Taipei, Aug. 25 (CNA) Vice President Wu Den-yih said he was sorry Sunday over the trouble caused to the foreign ministry after local media reports that the ministry's service desk at Taiwan's main international gateway offered unusually swift passport service to Wu's grandson.
Saying sorry to the ministry for the criticism it has endured, Wu told reporters that he did not know of the situation with his grandson until after the event and did not ask for the passport service to be expedited.
Local media reported Saturday Wu's young grandson was not allowed to check in on a flight to Palau because his passport was set to expire in less than six months.
His mother and the vice president's daughter, Wu Tzu-an, applied for an emergency passport for her son with the ministry's consular service desk at the Taiwan Taoyuan International Airport, which managed to complete the application procedures in only an hour, allowing the family to board the flight. The process reportedly caused a several-minute delay while the flight waited for them to board.
Critics have blasted the foreign ministry since the news broke for alleged favoritism, pointing out that the Bureau of Consular Affairs website clearly states that the service desk does not handle passport or visa applications filed on the spot.
Officials with the office responded to the charges Sunday, explaining that express passport service for emergencies have been offered since 1998, and everyone is entitled to the service.
Director Hsu Tsung-ming said that the foreign ministry has since become aware that the statements on its website do not reflect its actual regulations.
The airport service counter typically offers express processing of passport applications to travelers with emergency needs, such as the death of a family member or medical treatment for critical conditions, he explained.
Travelers who discover only at the airport that their passports are expiring soon are also eligible for the service, he said.
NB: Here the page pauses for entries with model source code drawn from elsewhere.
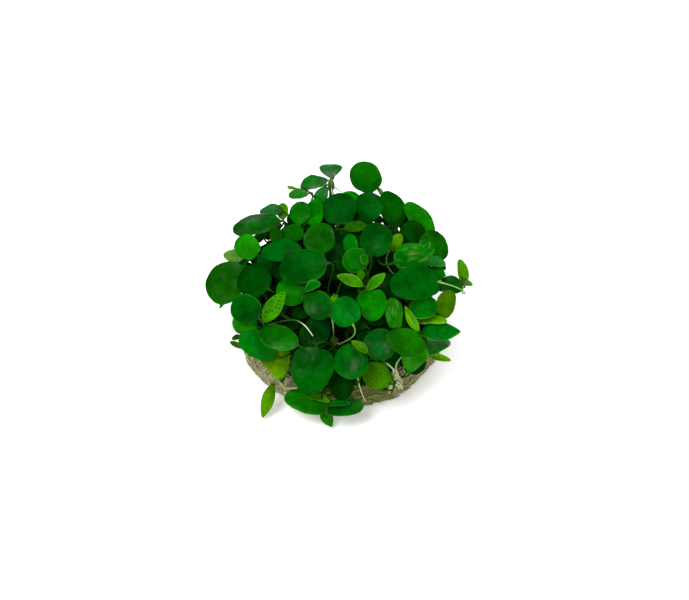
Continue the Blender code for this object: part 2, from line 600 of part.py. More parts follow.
def set_shown(obstacles):
    """The leaves of the picture: blades from the inside outward, each slid along its line of sight, then stalks."""
    rows = sorted({**GROWN, **YOUNG}.items(), key=lambda item: item[1].lift)
    found = {}
    for index, (name, leaf) in enumerate(rows):
        place = place_in_picture(leaf)
        shape = shape_of(index)
        corners = 6 if name in GROWN else 4
        toward = -sight(leaf.x, leaf.y)
        for step in range(SLIDES):
            moved = place._replace(middle=place.middle + toward * SLIDE * step)
            if clear_blade(leaf, moved, shape, corners, obstacles):
                break
        found[name] = [leaf, moved, shape, corners]
        obstacles.add(skin(blade_rings(leaf, moved, shape, corners)), name)
    for name, row in sorted(found.items(), key=lambda item: item[0] in GROWN):
        controls = clear_stalk(name, *row, obstacles, SHOWN_TRIES)
        if controls is None:
            raise RuntimeError(name + " has no clear way for its stalk")
        row.append(controls)
        obstacles.add(leaf_mesh(*row[:3], controls, row[3]), name)
    return found


def set_inner(obstacles):
    """The leaves between the others, moved about and made smaller until each has room."""
    found = {}
    for index, (name, leaf) in enumerate(INNER.items()):
        shape = shape_of(100 + index)
        pick = random.Random(name)
        for attempt in range(INNER_MOVES):
            loose = attempt / INNER_MOVES
            moved = leaf._replace(
                x=leaf.x + pick.uniform(-4, 4) * loose,
                y=leaf.y + pick.uniform(-4, 4) * loose,
                lift=leaf.lift + pick.uniform(-0.25, 0.03) * loose,
                length=leaf.length * (1 - 0.35 * loose),
                width=leaf.width * (1 - 0.35 * loose),
                tip=leaf.tip + pick.uniform(-180, 180) * loose,
            )
            place = place_in_picture(moved)
            if not clear_blade(moved, place, shape, 4, obstacles):
                continue
            controls = clear_stalk(name, moved, place, shape, 4, obstacles, HIDDEN_TRIES)
            if controls:
                found[name] = [moved, place, shape, 4, controls]
                obstacles.add(leaf_mesh(moved, place, shape, controls, 4), name)
                break
    return found


def set_hidden(obstacles):
    """The leaves of the far side and of the inside, each where there is room for its blade and its stalk."""
    found = {}
    for row, (lift, height, bearings) in enumerate(HIDDEN_ROWS):
        for bearing in bearings:
            name = f"hidden_{row + 1}_{bearing:03d}"
            pick = random.Random(name)
            for attempt in range(HIDDEN_MOVES):
                loose = 1 + 3 * attempt / HIDDEN_MOVES
                angle = math.radians(bearing + pick.uniform(-5, 5) * loose)
                rise = math.asin(min(height + pick.uniform(-0.05, 0.05) * loose, 0.98))
                out = Vector((math.cos(angle), math.sin(angle), 0))
                share = lift * (1 + pick.uniform(-0.03, 0.02) * loose)
                middle = out * DOME_RADIUS * math.cos(rise) * share
                middle.z = DOME_WAIST + DOME_RISE * math.sin(rise) * share
                lean = rise + math.radians(pick.uniform(8, 45))
                face = (out * math.cos(lean) + Vector((0, 0, math.sin(lean)))).normalized()
                swing = math.radians(pick.uniform(-50, 50))
                level = Vector((0, 0, 1)).cross(face).normalized()
                tip = math.sin(swing) * level - math.cos(swing) * face.cross(level)
                length = pick.uniform(8.6, 11.4) * (1 - attempt / 200)
                near = min(CROWNS, key=lambda crown: (CROWNS[crown] + out * 3 - middle).length)
                tone = pick.choice(("deep", "mid", "mid", "fresh", "deep"))
                leaf = Leaf(near, 0, 0, lift, length, length * pick.uniform(0.84, 0.96), 0, 0, 0, "round", tone)
                place = Place(middle, tip, face.cross(tip), face)
                shape = shape_of(200 + 20 * row + bearing // 20)
                if not clear_blade(leaf, place, shape, 3, obstacles):
                    continue
                controls = clear_stalk(name, leaf, place, shape, 3, obstacles, HIDDEN_TRIES)
                if controls:
                    found[name] = [leaf, place, shape, 3, controls]
                    obstacles.add(leaf_mesh(leaf, place, shape, controls, 3), name)
                    break
    return found


# The colour of each tone of leaf, of the crowns and of the pad, and how rough the pad and the plants are
PAD_ROUGHNESS = 0.9
PLANT_ROUGHNESS = 0.35
TONES = {
    "deep": (0.012, 0.130, 0.010),
    "mid": (0.020, 0.200, 0.012),
    "fresh": (0.030, 0.270, 0.014),
    "lime": (0.180, 0.400, 0.020),
    "young": (0.060, 0.260, 0.008),
    "speckled": (0.090, 0.290, 0.012),
    "golden": (0.150, 0.240, 0.012),
    "sprout": (0.060, 0.110, 0.014),
    "olive": (0.160, 0.270, 0.020),
    "pale": (0.180, 0.340, 0.110),
    "mottled": (0.040, 0.240, 0.030),
    "crown": (0.200, 0.330, 0.080),
    "pad": (0.520, 0.430, 0.280),
}


def material(name):
    made = bpy.data.materials.get(name)
    if made is None:
        made = bpy.data.materials.new(name)
        made.use_nodes = True
        shader = made.node_tree.nodes["Principled BSDF"]
        shader.inputs["Base Color"].default_value = (*TONES[name], 1)
        shader.inputs["Roughness"].default_value = PAD_ROUGHNESS if name == "pad" else PLANT_ROUGHNESS
    return made


def solid(name, mesh, tone):
    """An object in metres from points and triangles in millimetres."""
    points, faces = mesh
    data = bpy.data.meshes.new(name)
    data.from_pydata([p * 0.001 for p in points], [], faces)
    made = bpy.data.objects.new(name, data)
    data.materials.append(material(tone))
    bpy.context.collection.objects.link(made)
    return made


# Faces that a union has split are put together again where they turn by less than this
FLAT_ANGLE = math.radians(0.5)


def grow_together(target, parts):
    """Joins parts to target as one body, and removes them."""
    for part in parts:
        join = target.modifiers.new("join", "BOOLEAN")
        join.operation = "UNION"
        join.solver = "EXACT"
        join.material_mode = "TRANSFER"
        join.object = part
        graph = bpy.context.evaluated_depsgraph_get()
        joined = bpy.data.meshes.new_from_object(target.evaluated_get(graph))
        target.modifiers.clear()
        target.data = joined
        bpy.data.objects.remove(part)
    clean = bmesh.new()
    clean.from_mesh(target.data)
    bmesh.ops.dissolve_limit(clean, angle_limit=FLAT_ANGLE, verts=clean.verts, edges=clean.edges)
    bmesh.ops.triangulate(clean, faces=clean.faces)
    clean.to_mesh(target.data)
    clean.free()


# Pad, crowns and roots first, since every leaf keeps clear of them
room = Obstacles()
pad = pad_mesh()
room.add(pad, "pad")
for crown_name in CROWNS:
    room.add(crown_mesh(crown_name), crown_name)
for root_name in ROOTS:
    room.add(root_mesh(root_name), root_name)

# Leaves that the picture shows, then those that it doesn't
leaves = set_shown(room)
leaves.update(set_inner(room))
leaves.update(set_hidden(room))

# The pieces themselves
solid("root_pad", pad, "pad")
for leaf_name in GROWN:
    row, place, shape, corners, controls = leaves[leaf_name]
    solid("leaf_" + leaf_name, leaf_mesh(row, place, shape, controls, corners), row.tone)
for crown_name in CROWNS:
    body = solid("crown_" + crown_name, crown_mesh(crown_name), "crown")
    parts = []
    for root_name, (owner, _) in ROOTS.items():
        if owner == crown_name:
            parts.append(solid("part_" + root_name, root_mesh(root_name), "crown"))
    for leaf_name, (row, place, shape, corners, controls) in leaves.items():
        if row.crown == crown_name and leaf_name not in GROWN:
            whole = leaf_mesh(row, place, shape, controls, corners)
            parts.append(solid("part_" + leaf_name, whole, row.tone))
    grow_together(body, parts)
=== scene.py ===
import math
import random
from typing import NamedTuple

import bpy
from mathutils import Matrix, Vector, noise
from mathutils.bvhtree import BVHTree


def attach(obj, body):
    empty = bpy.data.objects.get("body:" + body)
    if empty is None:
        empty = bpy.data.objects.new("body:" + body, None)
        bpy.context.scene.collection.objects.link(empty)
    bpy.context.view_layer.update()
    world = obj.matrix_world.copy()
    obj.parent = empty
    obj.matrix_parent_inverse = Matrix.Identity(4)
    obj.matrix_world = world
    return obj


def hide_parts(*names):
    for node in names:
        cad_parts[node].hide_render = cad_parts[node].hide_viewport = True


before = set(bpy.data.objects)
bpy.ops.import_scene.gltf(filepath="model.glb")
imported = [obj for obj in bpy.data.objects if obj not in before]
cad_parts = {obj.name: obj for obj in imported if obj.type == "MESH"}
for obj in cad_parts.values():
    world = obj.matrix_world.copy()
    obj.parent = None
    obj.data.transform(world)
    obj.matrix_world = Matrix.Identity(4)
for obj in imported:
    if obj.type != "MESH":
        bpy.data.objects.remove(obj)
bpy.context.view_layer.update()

# The camera. It stands about half a metre from the clump and 41.5 degrees above the level, and one dot of
# the picture covers 0.28 mm there. Sizes and places are in millimetres throughout, and each mesh is made in
# metres at its end.
MM = 0.001
EYE_DISTANCE = 500.0
EYE_ELEVATION = math.radians(41.5)
PICTURE_SCALE = 0.28
PICTURE_WIDTH = 689
PICTURE_CENTRE = (344.5, 300.0)
PICTURE_ORIGIN = (340.5, 343.0)
SENSOR_WIDTH = 36.0

RIGHT = Vector((1, 0, 0))
UPWARD = Vector((0, math.sin(EYE_ELEVATION), math.cos(EYE_ELEVATION)))
TOWARD = Vector((0, -math.cos(EYE_ELEVATION), math.sin(EYE_ELEVATION)))
AIM = PICTURE_SCALE * (
    (PICTURE_CENTRE[0] - PICTURE_ORIGIN[0]) * RIGHT + (PICTURE_ORIGIN[1] - PICTURE_CENTRE[1]) * UPWARD
)
EYE = AIM + EYE_DISTANCE * TOWARD

camera_data = bpy.data.cameras.new("camera")
camera_data.sensor_width = SENSOR_WIDTH
camera_data.lens = SENSOR_WIDTH * EYE_DISTANCE / (PICTURE_WIDTH * PICTURE_SCALE)
camera = bpy.data.objects.new("camera", camera_data)
camera.location = EYE * MM
camera.rotation_euler = (math.pi / 2 - EYE_ELEVATION, 0, 0)
bpy.context.collection.objects.link(camera)
bpy.context.scene.camera = camera

# The root pad. The plants grew in a cup, and their roots filled its bottom and felted there into one pale,
# springy puck with a flat underside and a rounded lower edge. In the middle it rises to a low mound of
# roots and old stems.
PAD_RADIUS = 27.8
PAD_FOOT_RADIUS = 24.2
PAD_HEIGHT = 9.5
PAD_SIDES = 20
MOUND_RADIUS = 19.0
MOUND_RISE = 16.0
PAD_PROFILE = (
    (PAD_FOOT_RADIUS, 0.0, 0.0),
    (PAD_FOOT_RADIUS + 2.2, 0.8, 0.5),
    (PAD_RADIUS, 2.9, 1.0),
    (PAD_RADIUS - 0.2, 6.0, 1.0),
    (PAD_RADIUS - 1.4, PAD_HEIGHT - 1.2, 0.9),
    (PAD_RADIUS - 4.0, None, 0.6),
    (MOUND_RADIUS, None, 0.0),
    (MOUND_RADIUS * 0.72, None, 0.0),
    (MOUND_RADIUS * 0.42, None, 0.0),
    (MOUND_RADIUS * 0.14, None, 0.0),
)
FELT_SIDES = 260
FELT_STEPS = 9
FELT_LUMP = 0.45
FELT_NAP = 0.30
FELT_SEED = 4
# The felt's colours, from the hollows between its strands, dark with painted shade, to the strands themselves
FELT_COLOURS = ((0.36, (0.09, 0.08, 0.03)), (0.50, (0.27, 0.26, 0.12)), (0.66, (0.46, 0.46, 0.25)))
# Where the pad turns from beige to olive green, and from that to brown, in metres to the right
OLIVE_TURN = (-0.016, -0.006)
BROWN_TURN = (0.010, 0.019)
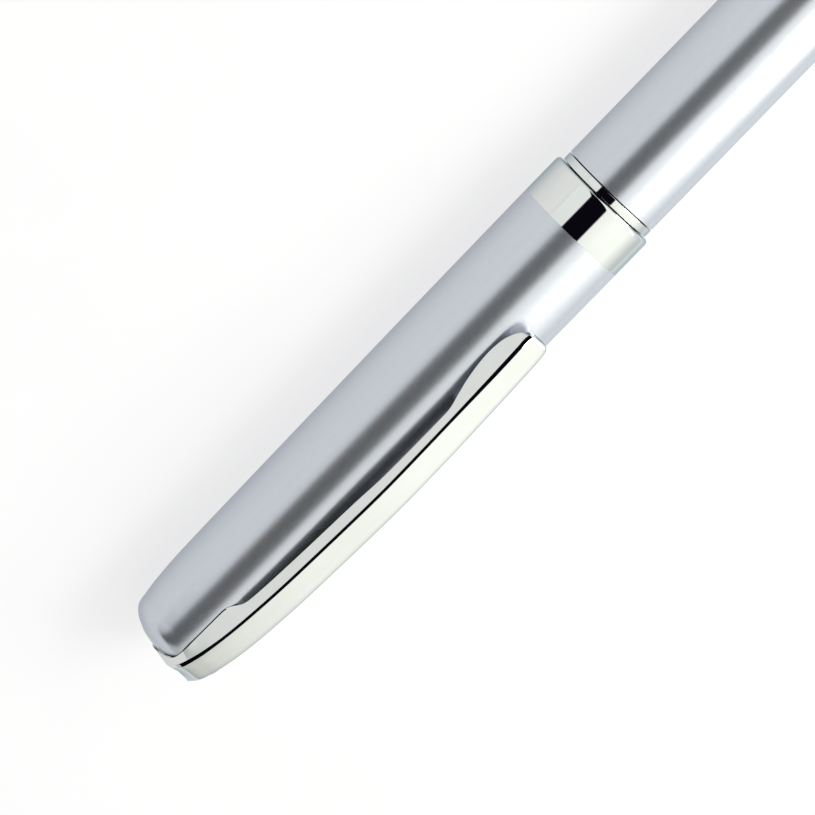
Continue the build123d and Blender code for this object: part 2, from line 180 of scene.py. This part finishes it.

He added that the center can only handle a maximum of 20 such emergency applications per day due to limited man power, however.
The service is open to anyone with a ticket for a flight set for immediate take-off or a document explaining their need for emergency service, Hsu added.
Emergency service takes about two to three hours to handle and requires an additional charge of NT$900 (US$30) on top of the standard fees for passport renewal -- NT$1,300 for adults and NT$900 for children, according to the center's deputy head, who asked only to be identified by his surname, Su.
Su added that the vice president's family paid the required processing fees when they applied for the new passport and were given no special treatment.